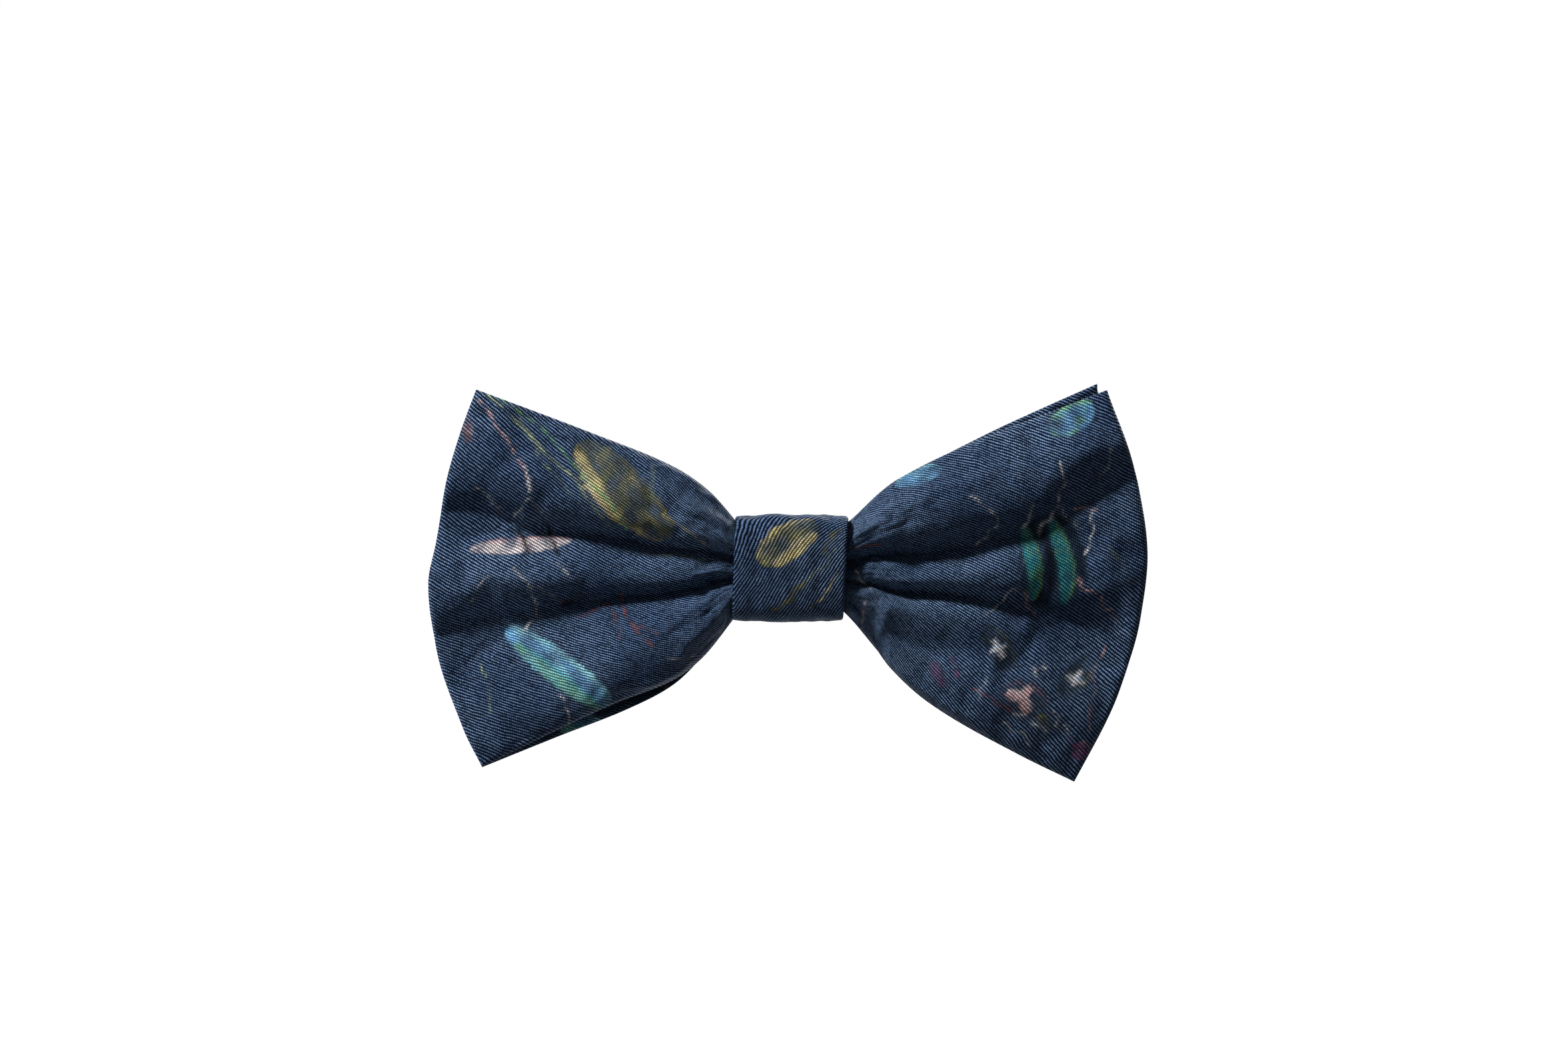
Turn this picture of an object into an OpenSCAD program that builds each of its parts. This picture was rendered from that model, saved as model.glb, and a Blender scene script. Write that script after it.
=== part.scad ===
// Pre-tied butterfly bow tie with a spring collar clip, upright as it is worn.
// The front faces -Y and +Z is up. The origin is the middle of the clip plate's back face,
// where the clip grips the collar, so the knot's middle is at X = 0 and Z = 0.

/* [Bow] */
// Width of the bow across its side edges
bow_w = 120; // [96:1:144]
// Height of the bow between its upper and lower corners
bow_h = 63; // [52:1:76]
// How far each side edge bulges out past its corners
side_bulge = 8; // [4:0.5:12]
// How much lower the bottom corners reach than the top ones
corner_drop = 3.4; // [0:0.2:6]
// Share of the height that the edges gain by flaring beside the knot
edge_flare = 0.3; // [0:0.05:0.4]
// Distance over which the edges flare beside the knot
flare_run = 8.5; // [6:0.5:12]
// How far the back bow's lower edge shows below the front bow's
back_bow_show = 1.6; // [0:0.1:2.5]

/* [Cloth] */
// Thickness of one ply of silk
silk_t = 0.45; // [0.3:0.05:0.7]
// Thickness of the interlining between two silk plies
interlining_t = 0.5; // [0.3:0.05:0.8]
// Air between two plies, and between the two bows
ply_gap = 0.05; // [0.03:0.01:0.15]

/* [Pleats] */
// Depth of the pleats inside the knot
neck_pleat = 3.2; // [2:0.1:3.5]
// Extra depth of the front bow's lobes beside the knot
front_puff = 3.6; // [0:0.1:5]
// Extra depth of the back bow's lobes beside the knot
back_puff = 1.8; // [0:0.1:2.2]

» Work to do
Pick each line holding the word "that" out of the listing.

» Answer for this exercise
Turn this picture of an object into an OpenSCAD program that builds each of its parts. This picture was rendered from that model, saved as model.glb, and a Blender scene script. Write that script after it.
// Share of the height that the edges gain by flaring beside the knot